P21A-2048
Investigating the Martian Ionospheric Conductivity Using MAVEN Key Parameter Data
Tuesday, 15 December 2015
Poster Hall (Moscone South)
Omar Aleryani1, Claire L Raftery1, Matthew O. Fillingim2, Alexander Lee Fogle1, Patrick Dunn3, James P McFadden2, John E P Connerney4, Paul R Mahaffy4, Robert E Ergun5 and Laila Andersson6, (1)Space Sciences Laboratory, Berkeley, CA, United States, (2)University of California Berkeley, Berkeley, CA, United States, (3)SFSU, San Francisco, CA, United States, (4)NASA Goddard Space Flight Center, Greenbelt, MD, United States, (5)University of Colorado, Laboratory for Atmospheric and Space Research, Boulder, CO, United States, (6)University of Colorado at Boulder, Boulder, CO, United States
Abstract:
Since the Viking orbiters and landers in 1976, the Martian atmospheric composition has scarcely been investigated. New data from the Mars Atmosphere and Volatile EvolutioN (MAVEN) mission, launched in 2013, allows for a thorough study of the electrically conductive nature of the Martian ionosphere. Determinations of the electrical conductivity will be made using in-situ atmospheric and ionospheric measurements, rather than scientific models for the first time.
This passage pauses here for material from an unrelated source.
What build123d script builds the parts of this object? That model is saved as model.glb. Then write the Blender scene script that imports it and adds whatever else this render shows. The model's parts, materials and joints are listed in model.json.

The objective of this project is to calculate the conductivity of the Martian atmosphere, whenever possible, throughout the trajectory of the MAVEN spacecraft. MAVEN instrumentation used includes the Neutral Gas and Ion Mass Spectrometer (NGIMS) for neutral species density, the Suprathermal and Thermal Ion Compositions (STATIC) for ion composition, temperature and density, the Magnetometer (MAG) for the magnetic field strength and the Langmuir Probe and Waves (LPW) for electron temperature and density. MAVEN key parameter data are used for these calculations. We compare our results with previous, model-based estimates of the conductivity. These results will allow us to quantify the flow of atmospheric electric currents which can be analyzed further for a deeper understanding of the Martian ionospheric electrodynamics, bringing us closer to understanding the mystery of the loss of the Martian atmosphere.